Why the authors say this matters
The authors say these findings show the need for MCP-specific vulnerability detection techniques, while also supporting the continued use of traditional analysis and refactoring practices. They also advocate for stronger governance across the MCP ecosystem, including standardized vulnerability databases and automated security scanning in MCP registries.
What the researchers tested
The researchers conducted the first large-scale empirical study of MCP, the Model Context Protocol, a standard for tool calling in foundation models. They used state-of-the-art health metrics and a hybrid analysis pipeline that combined a general-purpose static analysis tool with an MCP-specific scanner to evaluate 1,899 open-source MCP servers.

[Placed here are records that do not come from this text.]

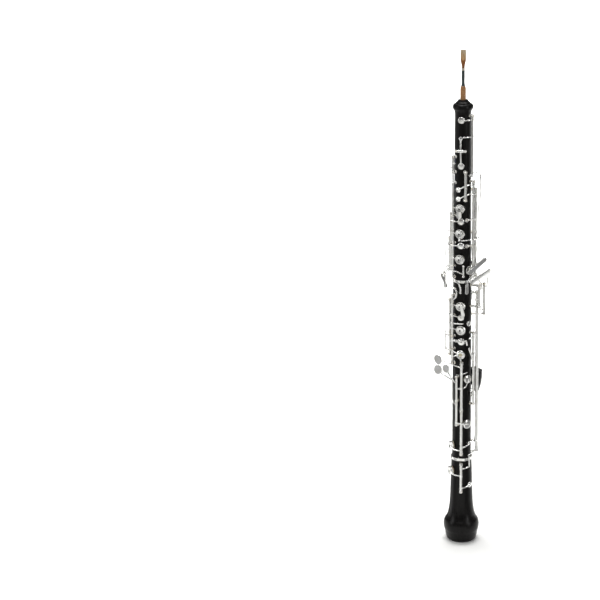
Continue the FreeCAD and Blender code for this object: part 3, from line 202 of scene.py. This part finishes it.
def makeCane():
    material, tree, shader, place = newMaterial(
        "scraped_reed_cane", cane["heart"], 0.5, IOR=1.5, Subsurface_Weight=0.12,
        Subsurface_Scale=0.002)
    # the blades carry how far they are scraped (0 bark, 1 scraped) and how near the tip they are
    scraped = addNode(tree, "ShaderNodeAttribute", attribute_name="scraped").outputs["Fac"]
    nearTip = addNode(tree, "ShaderNodeAttribute", attribute_name="nearTip").outputs["Fac"]
    fibres = addNode(tree, "ShaderNodeTexNoise", {"Vector": stretched(tree, place, (
        1 / cane["fibreWidth"] / 2, 1 / cane["fibreWidth"] / 2, 0.06))},
        {"Scale": 1.0, "Detail": 4.0, "Roughness": 0.65})
    bark = ramp(tree, nearTip, [(0.0, cane["foot"]), (0.45, cane["bark"])])
    wood = ramp(tree, nearTip, [(0.35, cane["heart"]), (0.75, "#c4a57c"), (1.0, cane["tip"])])
    streak = ramp(tree, fibres.outputs["Fac"], [(0.30, "#8f6f4c"), (0.62, "#ffffff")])
    surface = addNode(tree, "ShaderNodeMix", data_type="RGBA")
    tree.links.new(scraped, surface.inputs[0])
    tree.links.new(bark, surface.inputs[6])
    tree.links.new(wood, surface.inputs[7])
    mixed = addNode(tree, "ShaderNodeMix", data_type="RGBA", blend_type="MULTIPLY")
    mixed.inputs[0].default_value = 0.75
    tree.links.new(surface.outputs[2], mixed.inputs[6])
    tree.links.new(streak, mixed.inputs[7])
    tree.links.new(mixed.outputs[2], shader.inputs["Base Color"])
    relief(tree, shader, fibres.outputs["Fac"], 0.03, 0.8)
    gloss = addNode(tree, "ShaderNodeMapRange", {"Value": scraped}, {"To Min": 0.34, "To Max": 0.62})
    tree.links.new(gloss.outputs["Result"], shader.inputs["Roughness"])
    return material


# Waxed polyester thread, wound by hand: dark teal-grey with a soft wax sheen on each turn
def makeThread(name, colour, dark):
    material, tree, shader, place = newMaterial(name, colour, 0.52, IOR=1.5, Sheen_Weight=0.25,
                                                Sheen_Roughness=0.4)
    twist = addNode(tree, "ShaderNodeTexWave", {"Vector": stretched(tree, place, (6.0, 6.0, 2.0))},
                    {"Scale": 1.0, "Distortion": 1.5, "Detail": 2.0})
    tree.links.new(ramp(tree, twist.outputs["Fac"], [(0.2, dark), (0.8, colour)]), shader.inputs["Base Color"])
    relief(tree, shader, twist.outputs["Fac"], 0.02, 0.6)
    return material


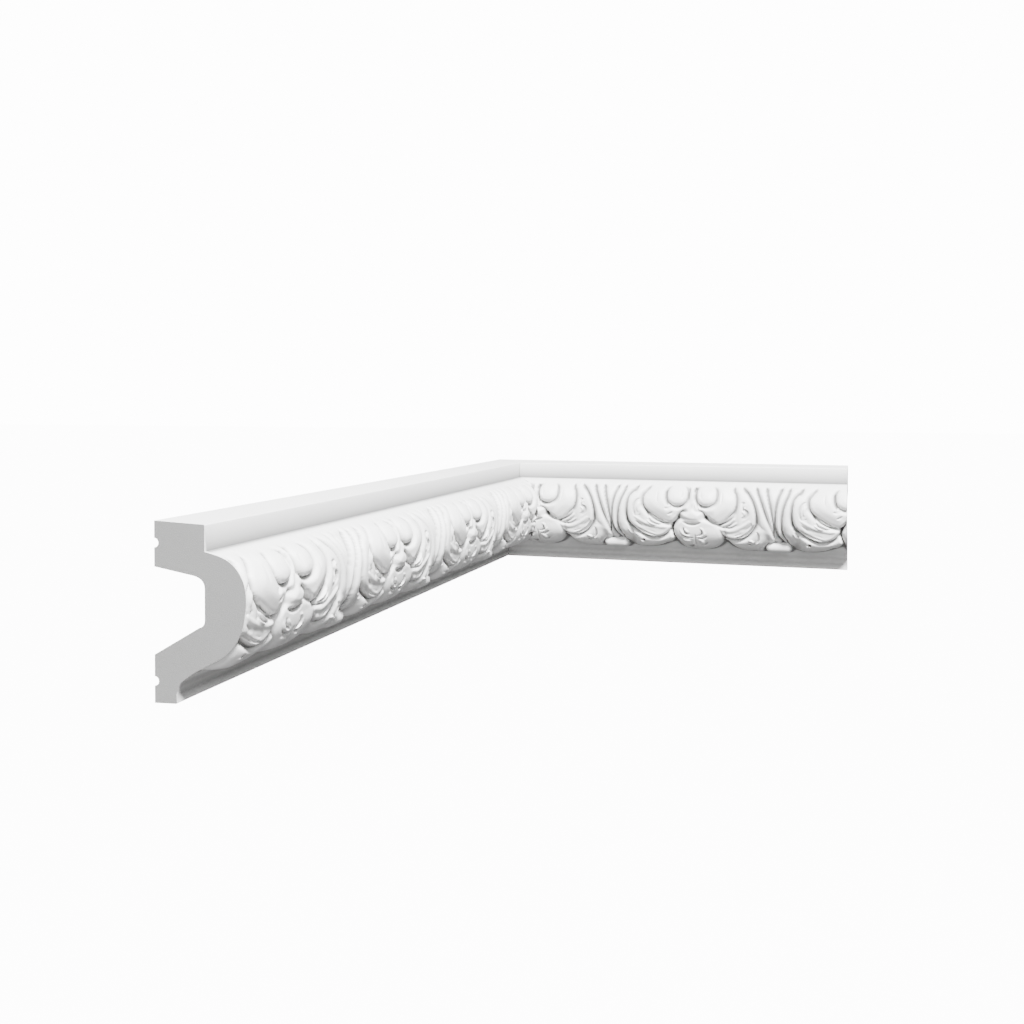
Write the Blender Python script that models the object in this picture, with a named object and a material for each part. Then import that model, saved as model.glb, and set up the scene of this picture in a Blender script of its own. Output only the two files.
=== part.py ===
"""A carved wall moulding cast in rigid foam: two lengths mitred to meet in an inside corner.

Metres, +Z up. Both lengths hang on the wall: the left one runs along Y against the plane X = 0, the
right one runs along X. The origin is the middle of the left length's upper fixing land, on its back.
"""

from collections import namedtuple
from math import cos, pi, radians, sin

import bmesh
import bpy
import numpy as np

# Driving dimensions, in metres
HEIGHT = 0.088
LEFT_RUN = 0.544  # from the wall's corner to the square end
RIGHT_RUN = 0.311
REPEAT_RUN = 0.138  # one unit of the carving
LEFT_AXIS = 0.081  # from the corner to the nearest pair of bosses
RIGHT_AXIS = 0.0464
MITRE_GAP = 0.0003
OVERRUN = 0.002  # stock past the corner before the mitre is cut

# The section is set out in parts of the height, as (depth from the wall, height above the bottom)
TOP_FRONT = (0.313, 0.987)
BOTTOM_FRONT = (0.138, 0.0045)
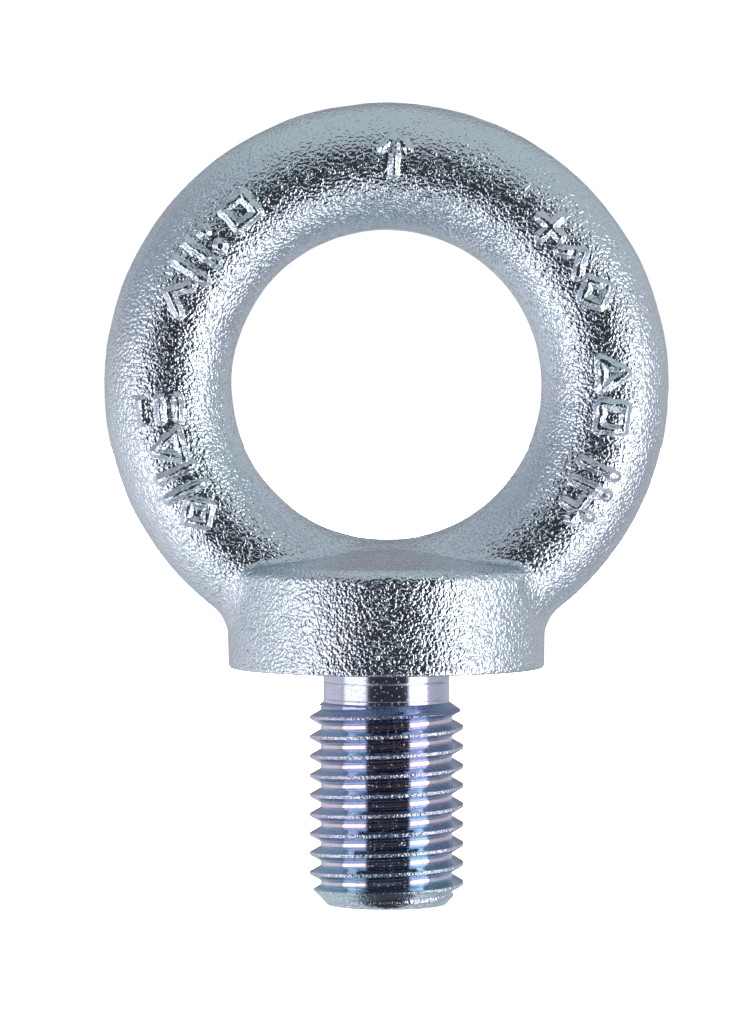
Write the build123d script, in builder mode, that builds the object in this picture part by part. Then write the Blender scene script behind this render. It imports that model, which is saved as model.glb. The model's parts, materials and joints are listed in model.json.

What worked and what didn't
The servers demonstrated strong health metrics overall. However, 8 distinct vulnerabilities were identified, with only 3 overlapping with traditional software vulnerabilities; 7.2% of servers contained general vulnerabilities, 5.5% exhibited MCP-specific tool poisoning, 66% showed code smells, and 14.4% contained nine bug patterns overlapping prior research.
What to keep in mind
The abstract describes only open-source MCP servers, so the findings are limited to that sample. It does not provide additional methodological limitations beyond noting the study as the first large-scale empirical examination of MCP.
Key points
- The study examined 1,899 open-source MCP servers.
- MCP servers showed strong health metrics overall.
- The authors identified eight distinct vulnerabilities, including MCP-specific tool poisoning.
- Only three of the eight vulnerabilities overlapped with traditional software vulnerabilities.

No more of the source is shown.